■ Exercise task: Each entry below is to be extracted exactly.

■ Provided records:
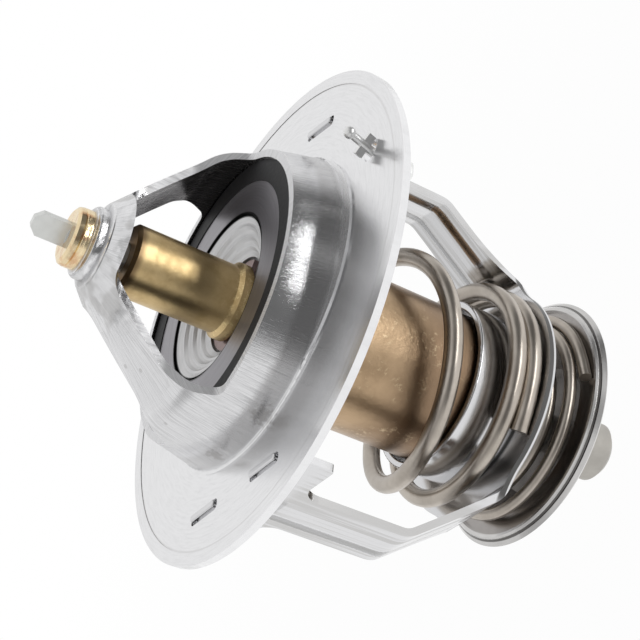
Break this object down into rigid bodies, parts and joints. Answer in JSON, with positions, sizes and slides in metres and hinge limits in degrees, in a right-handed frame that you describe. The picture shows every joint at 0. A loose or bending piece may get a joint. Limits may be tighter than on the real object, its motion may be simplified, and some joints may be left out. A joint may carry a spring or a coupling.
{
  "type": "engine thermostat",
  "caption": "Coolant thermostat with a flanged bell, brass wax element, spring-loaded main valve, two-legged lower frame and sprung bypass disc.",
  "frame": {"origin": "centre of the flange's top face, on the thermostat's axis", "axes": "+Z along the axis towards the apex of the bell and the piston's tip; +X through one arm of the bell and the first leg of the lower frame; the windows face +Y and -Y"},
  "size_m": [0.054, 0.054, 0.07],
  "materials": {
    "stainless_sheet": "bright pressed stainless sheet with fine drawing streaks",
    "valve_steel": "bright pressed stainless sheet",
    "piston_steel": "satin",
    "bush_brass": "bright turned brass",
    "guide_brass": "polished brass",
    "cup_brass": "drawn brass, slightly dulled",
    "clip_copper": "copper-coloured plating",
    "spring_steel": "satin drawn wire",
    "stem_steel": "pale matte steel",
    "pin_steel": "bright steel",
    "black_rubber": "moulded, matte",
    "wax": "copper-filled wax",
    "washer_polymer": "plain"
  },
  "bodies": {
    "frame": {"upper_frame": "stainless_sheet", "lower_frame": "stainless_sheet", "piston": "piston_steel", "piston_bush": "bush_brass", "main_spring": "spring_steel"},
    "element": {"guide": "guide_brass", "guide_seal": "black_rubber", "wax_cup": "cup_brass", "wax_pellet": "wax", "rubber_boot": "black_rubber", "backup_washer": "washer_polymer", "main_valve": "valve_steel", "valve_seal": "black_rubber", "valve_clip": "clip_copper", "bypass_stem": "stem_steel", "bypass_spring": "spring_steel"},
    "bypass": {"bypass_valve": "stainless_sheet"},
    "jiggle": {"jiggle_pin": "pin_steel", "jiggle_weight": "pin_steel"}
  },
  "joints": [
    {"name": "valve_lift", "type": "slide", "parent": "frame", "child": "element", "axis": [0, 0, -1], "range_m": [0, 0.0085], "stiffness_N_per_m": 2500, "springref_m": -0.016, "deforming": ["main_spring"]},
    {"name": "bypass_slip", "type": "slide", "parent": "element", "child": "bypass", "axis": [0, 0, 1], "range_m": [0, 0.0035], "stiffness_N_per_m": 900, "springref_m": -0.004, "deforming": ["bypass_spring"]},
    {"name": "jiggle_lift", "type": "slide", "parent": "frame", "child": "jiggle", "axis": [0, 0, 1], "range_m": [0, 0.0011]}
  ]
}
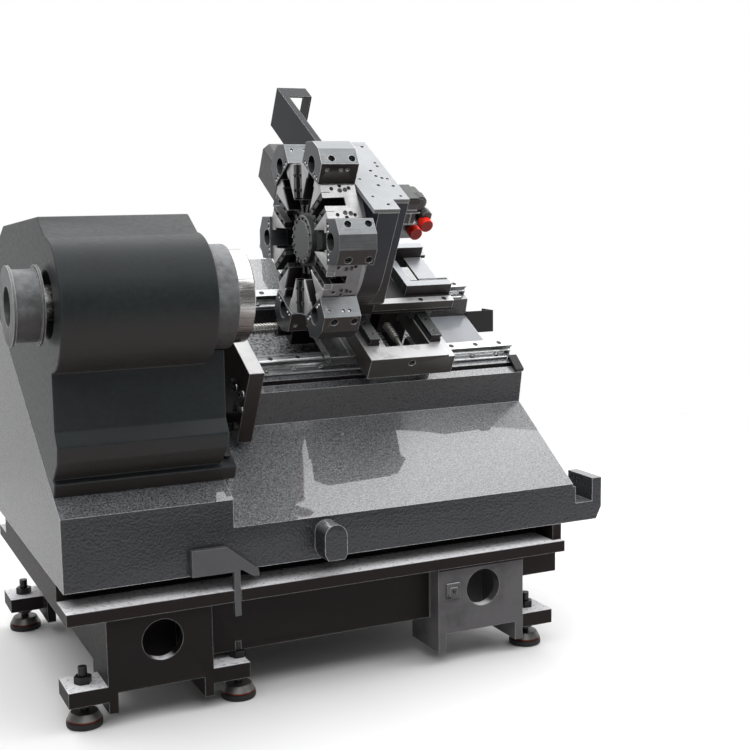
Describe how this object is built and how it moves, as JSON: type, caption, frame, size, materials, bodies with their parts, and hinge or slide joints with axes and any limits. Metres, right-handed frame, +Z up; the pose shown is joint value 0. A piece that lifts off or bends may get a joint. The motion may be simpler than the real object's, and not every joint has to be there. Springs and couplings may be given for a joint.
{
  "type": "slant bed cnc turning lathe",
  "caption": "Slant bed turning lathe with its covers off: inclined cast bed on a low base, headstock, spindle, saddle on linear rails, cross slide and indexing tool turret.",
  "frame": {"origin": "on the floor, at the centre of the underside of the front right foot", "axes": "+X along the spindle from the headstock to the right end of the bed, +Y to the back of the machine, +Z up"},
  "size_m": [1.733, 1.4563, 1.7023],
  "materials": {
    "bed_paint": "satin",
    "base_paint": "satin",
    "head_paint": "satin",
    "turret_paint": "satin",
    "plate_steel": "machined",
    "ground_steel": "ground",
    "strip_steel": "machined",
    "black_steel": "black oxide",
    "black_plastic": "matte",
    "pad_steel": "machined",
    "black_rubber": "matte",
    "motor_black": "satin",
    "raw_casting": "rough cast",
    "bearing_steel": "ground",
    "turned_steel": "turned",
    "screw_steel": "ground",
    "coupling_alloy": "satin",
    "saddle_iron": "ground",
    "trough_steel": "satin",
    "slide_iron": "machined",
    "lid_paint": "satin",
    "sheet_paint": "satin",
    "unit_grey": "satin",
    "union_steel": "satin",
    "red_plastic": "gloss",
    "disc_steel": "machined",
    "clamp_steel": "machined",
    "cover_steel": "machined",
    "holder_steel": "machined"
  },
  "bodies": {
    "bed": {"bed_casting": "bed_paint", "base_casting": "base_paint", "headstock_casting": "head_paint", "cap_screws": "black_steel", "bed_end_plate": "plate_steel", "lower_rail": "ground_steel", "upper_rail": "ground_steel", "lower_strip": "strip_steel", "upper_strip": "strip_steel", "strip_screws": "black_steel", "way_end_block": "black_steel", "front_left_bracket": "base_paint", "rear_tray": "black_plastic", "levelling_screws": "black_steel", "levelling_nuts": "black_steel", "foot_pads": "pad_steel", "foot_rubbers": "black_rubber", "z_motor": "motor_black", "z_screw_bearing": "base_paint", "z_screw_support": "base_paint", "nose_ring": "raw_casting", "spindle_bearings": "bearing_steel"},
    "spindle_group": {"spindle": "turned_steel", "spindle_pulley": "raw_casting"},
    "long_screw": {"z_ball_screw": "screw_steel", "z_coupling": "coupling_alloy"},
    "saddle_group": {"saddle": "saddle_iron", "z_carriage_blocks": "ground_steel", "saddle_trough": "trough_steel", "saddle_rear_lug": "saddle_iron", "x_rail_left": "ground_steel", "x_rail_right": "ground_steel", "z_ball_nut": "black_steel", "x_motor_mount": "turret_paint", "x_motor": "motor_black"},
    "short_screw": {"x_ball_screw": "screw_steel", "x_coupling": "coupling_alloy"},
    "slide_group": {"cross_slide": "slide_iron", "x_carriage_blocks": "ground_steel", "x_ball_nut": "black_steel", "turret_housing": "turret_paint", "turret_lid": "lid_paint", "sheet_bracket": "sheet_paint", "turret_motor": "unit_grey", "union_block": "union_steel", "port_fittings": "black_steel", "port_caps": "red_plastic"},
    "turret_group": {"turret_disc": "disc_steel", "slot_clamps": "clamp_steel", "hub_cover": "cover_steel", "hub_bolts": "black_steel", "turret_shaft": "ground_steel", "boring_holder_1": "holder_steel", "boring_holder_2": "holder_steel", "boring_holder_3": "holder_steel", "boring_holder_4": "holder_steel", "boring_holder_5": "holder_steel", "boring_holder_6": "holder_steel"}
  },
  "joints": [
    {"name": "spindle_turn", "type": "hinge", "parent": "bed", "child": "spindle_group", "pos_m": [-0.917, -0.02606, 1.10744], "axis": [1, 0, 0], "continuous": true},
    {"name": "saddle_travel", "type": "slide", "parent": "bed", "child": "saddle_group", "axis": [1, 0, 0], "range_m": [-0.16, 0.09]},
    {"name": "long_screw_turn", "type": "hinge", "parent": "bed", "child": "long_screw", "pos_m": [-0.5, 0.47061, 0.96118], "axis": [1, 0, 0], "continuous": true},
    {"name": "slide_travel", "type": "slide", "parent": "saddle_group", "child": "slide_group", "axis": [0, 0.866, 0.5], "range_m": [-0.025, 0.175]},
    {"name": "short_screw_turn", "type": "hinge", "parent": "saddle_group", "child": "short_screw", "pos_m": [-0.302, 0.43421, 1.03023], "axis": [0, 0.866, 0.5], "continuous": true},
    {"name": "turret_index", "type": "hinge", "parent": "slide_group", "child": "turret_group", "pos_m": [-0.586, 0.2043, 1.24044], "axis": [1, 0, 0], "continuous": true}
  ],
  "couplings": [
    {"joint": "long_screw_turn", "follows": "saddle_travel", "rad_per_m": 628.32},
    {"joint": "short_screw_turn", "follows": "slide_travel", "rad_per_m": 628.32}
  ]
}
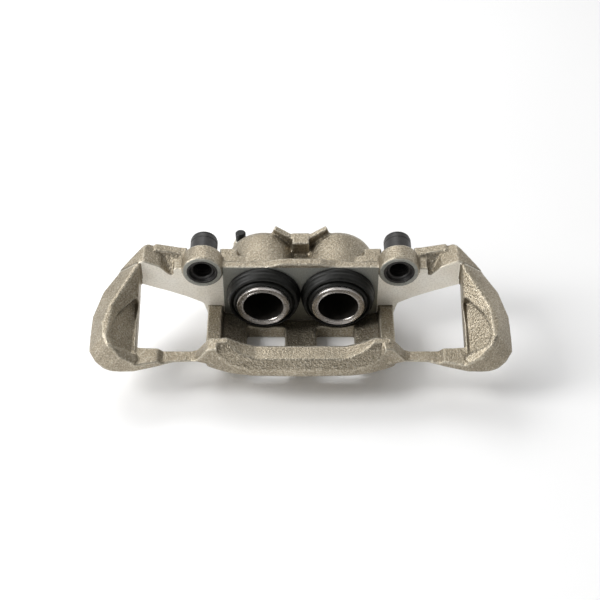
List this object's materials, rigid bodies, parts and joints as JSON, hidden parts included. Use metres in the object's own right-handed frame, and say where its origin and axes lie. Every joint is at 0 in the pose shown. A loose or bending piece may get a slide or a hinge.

■ Written response:
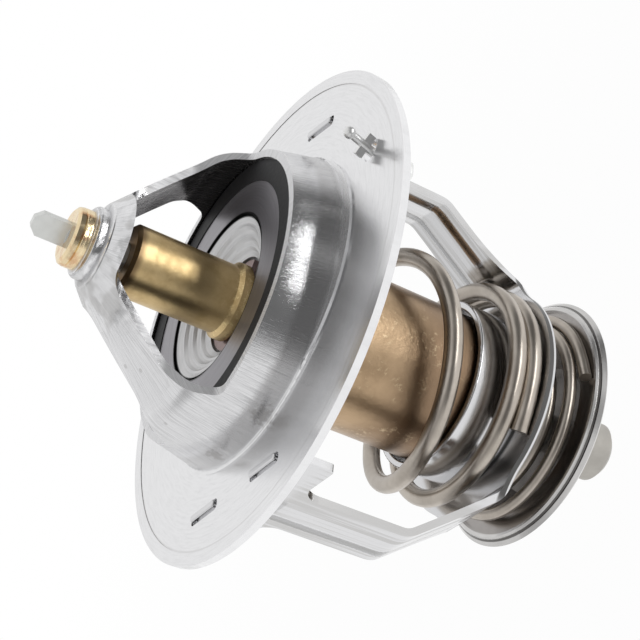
Break this object down into rigid bodies, parts and joints. Answer in JSON, with positions, sizes and slides in metres and hinge limits in degrees, in a right-handed frame that you describe. The picture shows every joint at 0. A loose or bending piece may get a joint. Limits may be tighter than on the real object, its motion may be simplified, and some joints may be left out. A joint may carry a spring or a coupling.
{
  "type": "engine thermostat",
  "caption": "Coolant thermostat with a flanged bell, brass wax element, spring-loaded main valve, two-legged lower frame and sprung bypass disc.",
  "frame": {"origin": "centre of the flange's top face, on the thermostat's axis", "axes": "+Z along the axis towards the apex of the bell and the piston's tip; +X through one arm of the bell and the first leg of the lower frame; the windows face +Y and -Y"},
  "size_m": [0.054, 0.054, 0.07],
  "materials": {
    "stainless_sheet": "bright pressed stainless sheet with fine drawing streaks",
    "valve_steel": "bright pressed stainless sheet",
    "piston_steel": "satin",
    "bush_brass": "bright turned brass",
    "guide_brass": "polished brass",
    "cup_brass": "drawn brass, slightly dulled",
    "clip_copper": "copper-coloured plating",
    "spring_steel": "satin drawn wire",
    "stem_steel": "pale matte steel",
    "pin_steel": "bright steel",
    "black_rubber": "moulded, matte",
    "wax": "copper-filled wax",
    "washer_polymer": "plain"
  },
  "bodies": {
    "frame": {"upper_frame": "stainless_sheet", "lower_frame": "stainless_sheet", "piston": "piston_steel", "piston_bush": "bush_brass", "main_spring": "spring_steel"},
    "element": {"guide": "guide_brass", "guide_seal": "black_rubber", "wax_cup": "cup_brass", "wax_pellet": "wax", "rubber_boot": "black_rubber", "backup_washer": "washer_polymer", "main_valve": "valve_steel", "valve_seal": "black_rubber", "valve_clip": "clip_copper", "bypass_stem": "stem_steel", "bypass_spring": "spring_steel"},
    "bypass": {"bypass_valve": "stainless_sheet"},
    "jiggle": {"jiggle_pin": "pin_steel", "jiggle_weight": "pin_steel"}
  },
  "joints": [
    {"name": "valve_lift", "type": "slide", "parent": "frame", "child": "element", "axis": [0, 0, -1], "range_m": [0, 0.0085], "stiffness_N_per_m": 2500, "springref_m": -0.016, "deforming": ["main_spring"]},
    {"name": "bypass_slip", "type": "slide", "parent": "element", "child": "bypass", "axis": [0, 0, 1], "range_m": [0, 0.0035], "stiffness_N_per_m": 900, "springref_m": -0.004, "deforming": ["bypass_spring"]},
    {"name": "jiggle_lift", "type": "slide", "parent": "frame", "child": "jiggle", "axis": [0, 0, 1], "range_m": [0, 0.0011]}
  ]
}
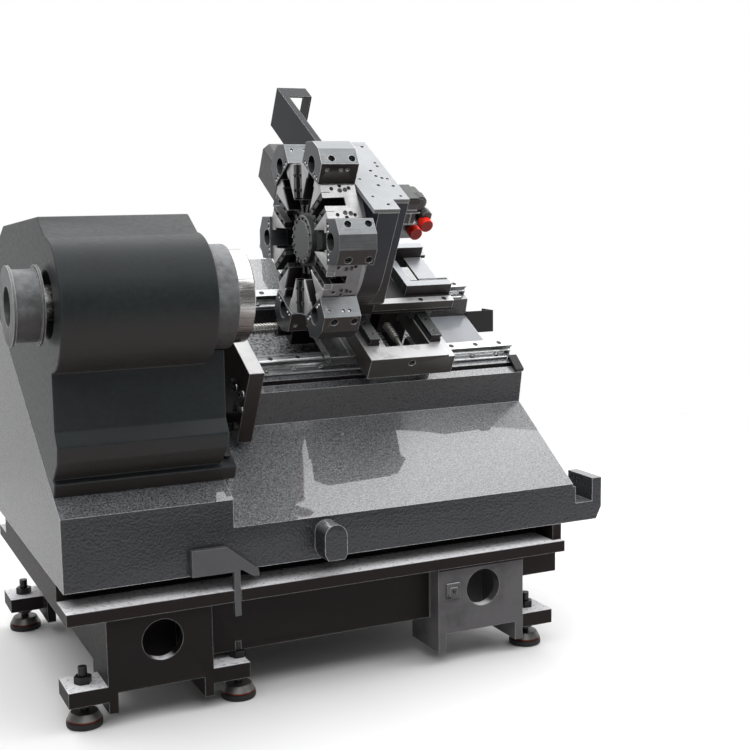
Describe how this object is built and how it moves, as JSON: type, caption, frame, size, materials, bodies with their parts, and hinge or slide joints with axes and any limits. Metres, right-handed frame, +Z up; the pose shown is joint value 0. A piece that lifts off or bends may get a joint. The motion may be simpler than the real object's, and not every joint has to be there. Springs and couplings may be given for a joint.
{
  "type": "slant bed cnc turning lathe",
  "caption": "Slant bed turning lathe with its covers off: inclined cast bed on a low base, headstock, spindle, saddle on linear rails, cross slide and indexing tool turret.",
  "frame": {"origin": "on the floor, at the centre of the underside of the front right foot", "axes": "+X along the spindle from the headstock to the right end of the bed, +Y to the back of the machine, +Z up"},
  "size_m": [1.733, 1.4563, 1.7023],
  "materials": {
    "bed_paint": "satin",
    "base_paint": "satin",
    "head_paint": "satin",
    "turret_paint": "satin",
    "plate_steel": "machined",
    "ground_steel": "ground",
    "strip_steel": "machined",
    "black_steel": "black oxide",
    "black_plastic": "matte",
    "pad_steel": "machined",
    "black_rubber": "matte",
    "motor_black": "satin",
    "raw_casting": "rough cast",
    "bearing_steel": "ground",
    "turned_steel": "turned",
    "screw_steel": "ground",
    "coupling_alloy": "satin",
    "saddle_iron": "ground",
    "trough_steel": "satin",
    "slide_iron": "machined",
    "lid_paint": "satin",
    "sheet_paint": "satin",
    "unit_grey": "satin",
    "union_steel": "satin",
    "red_plastic": "gloss",
    "disc_steel": "machined",
    "clamp_steel": "machined",
    "cover_steel": "machined",
    "holder_steel": "machined"
  },
  "bodies": {
    "bed": {"bed_casting": "bed_paint", "base_casting": "base_paint", "headstock_casting": "head_paint", "cap_screws": "black_steel", "bed_end_plate": "plate_steel", "lower_rail": "ground_steel", "upper_rail": "ground_steel", "lower_strip": "strip_steel", "upper_strip": "strip_steel", "strip_screws": "black_steel", "way_end_block": "black_steel", "front_left_bracket": "base_paint", "rear_tray": "black_plastic", "levelling_screws": "black_steel", "levelling_nuts": "black_steel", "foot_pads": "pad_steel", "foot_rubbers": "black_rubber", "z_motor": "motor_black", "z_screw_bearing": "base_paint", "z_screw_support": "base_paint", "nose_ring": "raw_casting", "spindle_bearings": "bearing_steel"},
    "spindle_group": {"spindle": "turned_steel", "spindle_pulley": "raw_casting"},
    "long_screw": {"z_ball_screw": "screw_steel", "z_coupling": "coupling_alloy"},
    "saddle_group": {"saddle": "saddle_iron", "z_carriage_blocks": "ground_steel", "saddle_trough": "trough_steel", "saddle_rear_lug": "saddle_iron", "x_rail_left": "ground_steel", "x_rail_right": "ground_steel", "z_ball_nut": "black_steel", "x_motor_mount": "turret_paint", "x_motor": "motor_black"},
    "short_screw": {"x_ball_screw": "screw_steel", "x_coupling": "coupling_alloy"},
    "slide_group": {"cross_slide": "slide_iron", "x_carriage_blocks": "ground_steel", "x_ball_nut": "black_steel", "turret_housing": "turret_paint", "turret_lid": "lid_paint", "sheet_bracket": "sheet_paint", "turret_motor": "unit_grey", "union_block": "union_steel", "port_fittings": "black_steel", "port_caps": "red_plastic"},
    "turret_group": {"turret_disc": "disc_steel", "slot_clamps": "clamp_steel", "hub_cover": "cover_steel", "hub_bolts": "black_steel", "turret_shaft": "ground_steel", "boring_holder_1": "holder_steel", "boring_holder_2": "holder_steel", "boring_holder_3": "holder_steel", "boring_holder_4": "holder_steel", "boring_holder_5": "holder_steel", "boring_holder_6": "holder_steel"}
  },
  "joints": [
    {"name": "spindle_turn", "type": "hinge", "parent": "bed", "child": "spindle_group", "pos_m": [-0.917, -0.02606, 1.10744], "axis": [1, 0, 0], "continuous": true},
    {"name": "saddle_travel", "type": "slide", "parent": "bed", "child": "saddle_group", "axis": [1, 0, 0], "range_m": [-0.16, 0.09]},
    {"name": "long_screw_turn", "type": "hinge", "parent": "bed", "child": "long_screw", "pos_m": [-0.5, 0.47061, 0.96118], "axis": [1, 0, 0], "continuous": true},
    {"name": "slide_travel", "type": "slide", "parent": "saddle_group", "child": "slide_group", "axis": [0, 0.866, 0.5], "range_m": [-0.025, 0.175]},
    {"name": "short_screw_turn", "type": "hinge", "parent": "saddle_group", "child": "short_screw", "pos_m": [-0.302, 0.43421, 1.03023], "axis": [0, 0.866, 0.5], "continuous": true},
    {"name": "turret_index", "type": "hinge", "parent": "slide_group", "child": "turret_group", "pos_m": [-0.586, 0.2043, 1.24044], "axis": [1, 0, 0], "continuous": true}
  ],
  "couplings": [
    {"joint": "long_screw_turn", "follows": "saddle_travel", "rad_per_m": 628.32},
    {"joint": "short_screw_turn", "follows": "slide_travel", "rad_per_m": 628.32}
  ]
}
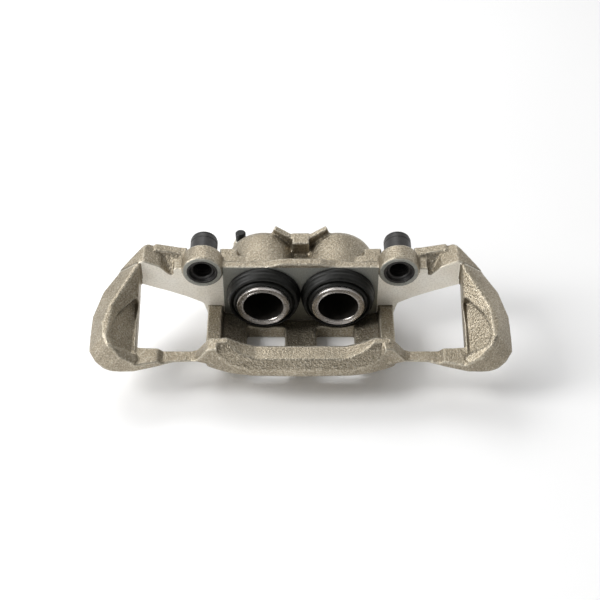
List this object's materials, rigid bodies, parts and joints as JSON, hidden parts included. Use metres in the object's own right-handed frame, and say where its origin and axes lie. Every joint is at 0 in the pose shown. A loose or bending piece may get a slide or a hinge.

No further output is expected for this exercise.